--- Begin ---

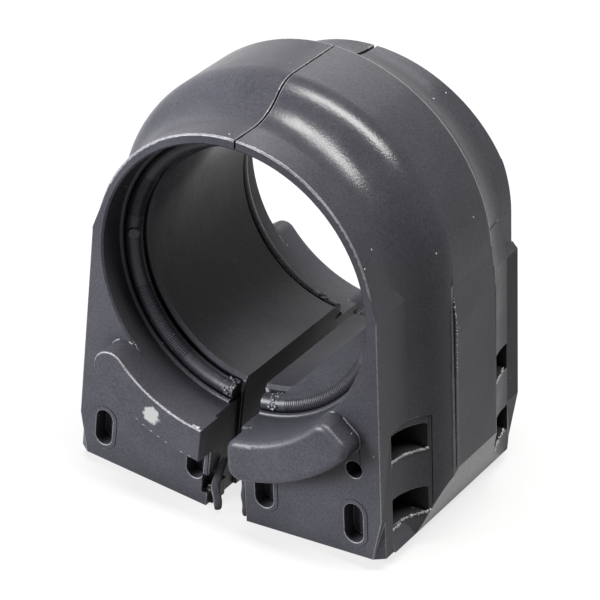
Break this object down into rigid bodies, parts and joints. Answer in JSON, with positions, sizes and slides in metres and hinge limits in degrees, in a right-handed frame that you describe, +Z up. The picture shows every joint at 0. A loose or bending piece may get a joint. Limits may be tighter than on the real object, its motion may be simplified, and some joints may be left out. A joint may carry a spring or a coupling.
{
  "type": "sway bar bushing",
  "caption": "Split rubber bushing for a heavy stabiliser bar: round crown with a raised strap band, open slot at the base, ringed counterbores, end lugs and blind pockets.",
  "frame": {"origin": "on the bore axis, in the middle of the raised band", "axes": "+Z up through the crown, -Y out of the front face along the bore, +X to the right seen from the front"},
  "size_m": [0.0777, 0.0618, 0.0843],
  "materials": {
    "black_rubber": "moulded, satin, with dull and glossy patches"
  },
  "bodies": {
    "root": {"bushing": "black_rubber"}
  },
  "joints": []
}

--- End ---

**EXERCISE TASK**
Write out every line of the material again, exactly as it reads.

**TASK RESULT**
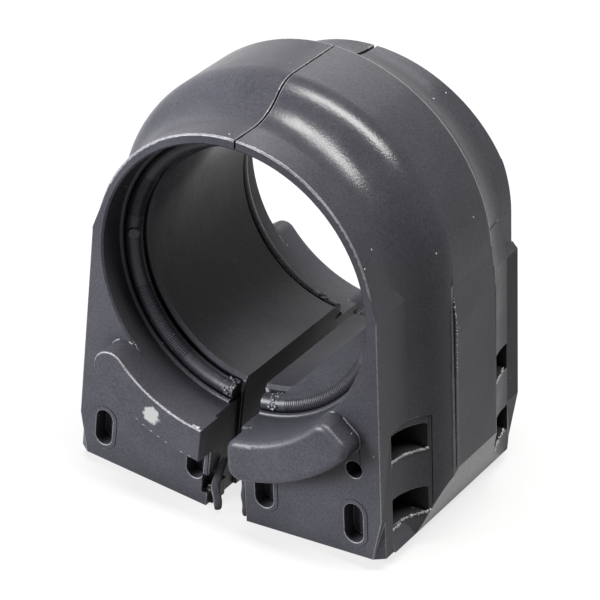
Break this object down into rigid bodies, parts and joints. Answer in JSON, with positions, sizes and slides in metres and hinge limits in degrees, in a right-handed frame that you describe, +Z up. The picture shows every joint at 0. A loose or bending piece may get a joint. Limits may be tighter than on the real object, its motion may be simplified, and some joints may be left out. A joint may carry a spring or a coupling.
{
  "type": "sway bar bushing",
  "caption": "Split rubber bushing for a heavy stabiliser bar: round crown with a raised strap band, open slot at the base, ringed counterbores, end lugs and blind pockets.",
  "frame": {"origin": "on the bore axis, in the middle of the raised band", "axes": "+Z up through the crown, -Y out of the front face along the bore, +X to the right seen from the front"},
  "size_m": [0.0777, 0.0618, 0.0843],
  "materials": {
    "black_rubber": "moulded, satin, with dull and glossy patches"
  },
  "bodies": {
    "root": {"bushing": "black_rubber"}
  },
  "joints": []
}